I went inside the house, and they ran off and came back a few minutes later. They had picked me a flower and gave it to the driver - "tell that muzungu we love her and give her this flower."
I'm sure these kids smearing their hands all over me and my camera for an hour didn't help my ongoing gut rot, but I'm sure my issues are also partly my body's attempt to process the intense emotion of this place.
When we left, Odetta presented me and tina both with a piece of gorgeous fabric. Mine has birds on it. The same versatile cloth women turn into skirts, bathing wrappers, twirl around their entire bodies when they're cold. She would have had to barter to get this. She bought it with her nothing, to show us how grateful she is that her children will be someone.

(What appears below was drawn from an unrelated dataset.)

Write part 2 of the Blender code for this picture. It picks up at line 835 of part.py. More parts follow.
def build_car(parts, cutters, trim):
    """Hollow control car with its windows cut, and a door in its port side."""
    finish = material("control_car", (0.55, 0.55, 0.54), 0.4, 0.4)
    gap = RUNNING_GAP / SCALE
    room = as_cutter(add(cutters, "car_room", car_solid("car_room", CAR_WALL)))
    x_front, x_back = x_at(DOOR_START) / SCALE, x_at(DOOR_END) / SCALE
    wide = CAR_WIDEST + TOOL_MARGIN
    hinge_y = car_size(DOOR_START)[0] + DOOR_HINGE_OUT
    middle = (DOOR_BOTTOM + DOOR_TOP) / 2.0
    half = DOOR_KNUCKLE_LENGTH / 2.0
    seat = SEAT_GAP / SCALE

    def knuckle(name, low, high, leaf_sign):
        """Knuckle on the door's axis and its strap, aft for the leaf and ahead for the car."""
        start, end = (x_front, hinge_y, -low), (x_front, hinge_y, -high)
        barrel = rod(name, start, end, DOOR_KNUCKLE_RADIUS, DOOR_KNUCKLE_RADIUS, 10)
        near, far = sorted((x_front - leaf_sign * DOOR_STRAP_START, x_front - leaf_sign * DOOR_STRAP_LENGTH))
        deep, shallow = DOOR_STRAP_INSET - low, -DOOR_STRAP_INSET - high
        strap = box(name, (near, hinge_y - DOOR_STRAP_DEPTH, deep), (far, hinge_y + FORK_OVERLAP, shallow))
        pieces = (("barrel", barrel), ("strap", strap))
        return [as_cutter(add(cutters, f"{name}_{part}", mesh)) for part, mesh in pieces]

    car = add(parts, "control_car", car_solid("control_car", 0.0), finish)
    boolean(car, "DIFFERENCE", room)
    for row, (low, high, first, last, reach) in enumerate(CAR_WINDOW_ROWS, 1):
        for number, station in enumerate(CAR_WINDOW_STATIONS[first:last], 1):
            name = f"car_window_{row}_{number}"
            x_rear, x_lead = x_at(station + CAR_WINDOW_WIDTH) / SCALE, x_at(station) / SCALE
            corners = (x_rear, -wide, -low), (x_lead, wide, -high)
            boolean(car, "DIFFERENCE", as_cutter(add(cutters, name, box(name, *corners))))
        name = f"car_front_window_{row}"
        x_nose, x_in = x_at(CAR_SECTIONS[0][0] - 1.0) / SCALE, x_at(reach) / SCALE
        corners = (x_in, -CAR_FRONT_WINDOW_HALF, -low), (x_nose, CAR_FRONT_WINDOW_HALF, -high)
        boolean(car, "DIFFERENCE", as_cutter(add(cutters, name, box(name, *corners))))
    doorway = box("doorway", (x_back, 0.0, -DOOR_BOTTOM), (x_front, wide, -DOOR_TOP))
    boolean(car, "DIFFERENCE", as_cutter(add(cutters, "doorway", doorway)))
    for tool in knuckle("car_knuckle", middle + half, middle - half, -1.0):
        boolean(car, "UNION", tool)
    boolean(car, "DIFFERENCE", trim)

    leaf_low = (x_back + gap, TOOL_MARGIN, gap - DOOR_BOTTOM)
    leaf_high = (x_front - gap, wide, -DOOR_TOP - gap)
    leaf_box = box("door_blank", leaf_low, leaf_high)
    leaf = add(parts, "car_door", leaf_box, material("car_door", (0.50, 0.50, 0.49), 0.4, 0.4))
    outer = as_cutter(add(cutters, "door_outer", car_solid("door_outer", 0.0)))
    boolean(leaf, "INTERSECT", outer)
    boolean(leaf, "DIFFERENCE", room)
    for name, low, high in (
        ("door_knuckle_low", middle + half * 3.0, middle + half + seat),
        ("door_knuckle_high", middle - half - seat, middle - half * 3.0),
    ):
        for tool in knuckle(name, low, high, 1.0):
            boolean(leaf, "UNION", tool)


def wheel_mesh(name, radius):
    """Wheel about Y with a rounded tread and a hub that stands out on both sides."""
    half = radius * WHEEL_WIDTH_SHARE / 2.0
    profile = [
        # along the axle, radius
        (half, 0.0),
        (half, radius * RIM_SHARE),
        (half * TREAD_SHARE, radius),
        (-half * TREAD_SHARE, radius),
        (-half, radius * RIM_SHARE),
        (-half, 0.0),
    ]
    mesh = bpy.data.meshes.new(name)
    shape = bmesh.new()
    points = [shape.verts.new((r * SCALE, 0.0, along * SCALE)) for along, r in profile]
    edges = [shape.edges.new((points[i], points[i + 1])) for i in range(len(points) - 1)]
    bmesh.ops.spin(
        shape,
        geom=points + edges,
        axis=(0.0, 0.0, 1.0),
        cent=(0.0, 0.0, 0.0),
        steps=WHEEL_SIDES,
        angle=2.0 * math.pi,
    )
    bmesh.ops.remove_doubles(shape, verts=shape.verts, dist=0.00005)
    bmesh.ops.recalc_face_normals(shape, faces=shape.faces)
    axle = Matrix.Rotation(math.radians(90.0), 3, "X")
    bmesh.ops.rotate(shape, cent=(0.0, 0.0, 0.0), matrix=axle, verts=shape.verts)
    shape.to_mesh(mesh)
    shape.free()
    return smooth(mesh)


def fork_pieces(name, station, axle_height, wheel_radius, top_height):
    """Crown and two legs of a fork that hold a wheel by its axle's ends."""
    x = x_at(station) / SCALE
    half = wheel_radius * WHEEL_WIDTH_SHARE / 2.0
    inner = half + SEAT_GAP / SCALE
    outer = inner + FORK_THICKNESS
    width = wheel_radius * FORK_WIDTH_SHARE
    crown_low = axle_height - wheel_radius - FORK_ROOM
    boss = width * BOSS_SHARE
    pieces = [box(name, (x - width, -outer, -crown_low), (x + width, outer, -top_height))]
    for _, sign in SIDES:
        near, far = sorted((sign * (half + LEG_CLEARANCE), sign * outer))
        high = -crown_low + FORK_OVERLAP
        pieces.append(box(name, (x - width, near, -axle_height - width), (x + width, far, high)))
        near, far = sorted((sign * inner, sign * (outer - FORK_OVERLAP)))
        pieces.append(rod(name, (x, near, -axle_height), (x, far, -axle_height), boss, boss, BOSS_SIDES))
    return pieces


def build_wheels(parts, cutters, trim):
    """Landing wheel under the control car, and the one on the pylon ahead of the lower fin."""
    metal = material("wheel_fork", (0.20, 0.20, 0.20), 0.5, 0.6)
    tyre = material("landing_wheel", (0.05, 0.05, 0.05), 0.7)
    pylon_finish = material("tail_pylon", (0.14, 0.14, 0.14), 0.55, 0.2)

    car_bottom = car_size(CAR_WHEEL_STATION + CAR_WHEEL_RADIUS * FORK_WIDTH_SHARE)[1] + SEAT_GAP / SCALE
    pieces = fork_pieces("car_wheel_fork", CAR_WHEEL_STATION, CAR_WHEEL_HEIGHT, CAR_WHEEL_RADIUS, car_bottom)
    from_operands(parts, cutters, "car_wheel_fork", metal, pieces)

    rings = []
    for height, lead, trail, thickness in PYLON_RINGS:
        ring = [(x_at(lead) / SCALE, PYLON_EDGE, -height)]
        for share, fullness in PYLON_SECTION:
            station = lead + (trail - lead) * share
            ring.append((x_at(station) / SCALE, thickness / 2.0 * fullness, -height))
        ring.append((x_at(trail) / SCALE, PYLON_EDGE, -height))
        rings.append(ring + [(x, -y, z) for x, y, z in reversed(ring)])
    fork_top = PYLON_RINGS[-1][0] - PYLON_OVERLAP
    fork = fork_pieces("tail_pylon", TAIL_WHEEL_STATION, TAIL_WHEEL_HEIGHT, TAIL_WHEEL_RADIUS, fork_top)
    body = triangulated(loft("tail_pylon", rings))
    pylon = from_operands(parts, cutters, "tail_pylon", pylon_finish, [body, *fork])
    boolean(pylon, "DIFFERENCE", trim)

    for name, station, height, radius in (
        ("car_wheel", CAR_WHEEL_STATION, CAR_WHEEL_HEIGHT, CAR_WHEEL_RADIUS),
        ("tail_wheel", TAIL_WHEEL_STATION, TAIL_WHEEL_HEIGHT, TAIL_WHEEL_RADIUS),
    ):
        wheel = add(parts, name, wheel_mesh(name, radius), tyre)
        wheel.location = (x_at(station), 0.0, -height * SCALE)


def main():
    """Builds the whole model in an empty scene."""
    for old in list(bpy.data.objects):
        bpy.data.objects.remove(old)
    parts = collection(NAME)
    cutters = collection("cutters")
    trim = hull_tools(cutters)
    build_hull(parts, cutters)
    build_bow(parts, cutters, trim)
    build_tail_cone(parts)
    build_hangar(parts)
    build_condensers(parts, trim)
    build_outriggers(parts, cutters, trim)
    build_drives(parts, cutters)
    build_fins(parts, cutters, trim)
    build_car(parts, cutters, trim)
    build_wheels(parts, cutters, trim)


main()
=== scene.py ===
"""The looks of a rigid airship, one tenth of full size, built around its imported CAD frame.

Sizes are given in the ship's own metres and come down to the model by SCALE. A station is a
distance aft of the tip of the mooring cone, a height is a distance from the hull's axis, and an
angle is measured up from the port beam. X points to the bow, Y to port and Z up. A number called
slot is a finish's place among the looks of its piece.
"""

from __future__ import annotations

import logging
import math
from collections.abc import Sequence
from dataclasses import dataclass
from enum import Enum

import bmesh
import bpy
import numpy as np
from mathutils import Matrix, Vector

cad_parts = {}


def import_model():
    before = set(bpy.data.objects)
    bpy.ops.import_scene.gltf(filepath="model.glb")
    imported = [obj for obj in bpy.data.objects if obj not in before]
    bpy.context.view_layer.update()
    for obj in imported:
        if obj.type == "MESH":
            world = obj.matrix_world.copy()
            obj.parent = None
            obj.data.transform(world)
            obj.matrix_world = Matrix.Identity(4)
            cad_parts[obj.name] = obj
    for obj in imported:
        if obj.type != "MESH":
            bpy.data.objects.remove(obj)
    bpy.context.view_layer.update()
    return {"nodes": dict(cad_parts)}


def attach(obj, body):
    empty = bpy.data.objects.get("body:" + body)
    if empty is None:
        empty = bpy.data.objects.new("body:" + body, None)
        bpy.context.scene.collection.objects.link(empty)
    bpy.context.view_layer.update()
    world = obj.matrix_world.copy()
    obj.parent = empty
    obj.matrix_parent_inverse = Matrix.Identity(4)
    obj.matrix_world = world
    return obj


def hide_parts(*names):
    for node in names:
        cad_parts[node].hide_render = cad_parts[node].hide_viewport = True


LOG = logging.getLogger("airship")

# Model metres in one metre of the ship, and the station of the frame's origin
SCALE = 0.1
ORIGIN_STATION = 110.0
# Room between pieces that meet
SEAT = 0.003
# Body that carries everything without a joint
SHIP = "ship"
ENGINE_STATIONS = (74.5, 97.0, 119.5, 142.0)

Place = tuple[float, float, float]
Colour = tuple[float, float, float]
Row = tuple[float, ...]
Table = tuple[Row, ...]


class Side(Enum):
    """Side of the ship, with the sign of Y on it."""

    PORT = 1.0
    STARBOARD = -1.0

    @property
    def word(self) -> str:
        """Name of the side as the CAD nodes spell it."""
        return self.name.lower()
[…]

I took the four older kids to Gisenyi today, did the 8 tedious transactions that were required to pay university fees for the oldest, and took the kids out to lunch. Our social worker and the driver had headed back to Kasese. Just me and the four, talking about where they would go if I gave them plane tickets to anywhere. South Africa. The UK. To climb mountains in British Columbia. Three boys and a girl, part of the village we're raising.
I hugged them goodbye and they solicitously put me on a boda boda (motorcycle taxi) and instructed him not to cheat me. Abdu handed me my bag, assured me my phone was in it, and patted my shoulder. The boy who's raising me.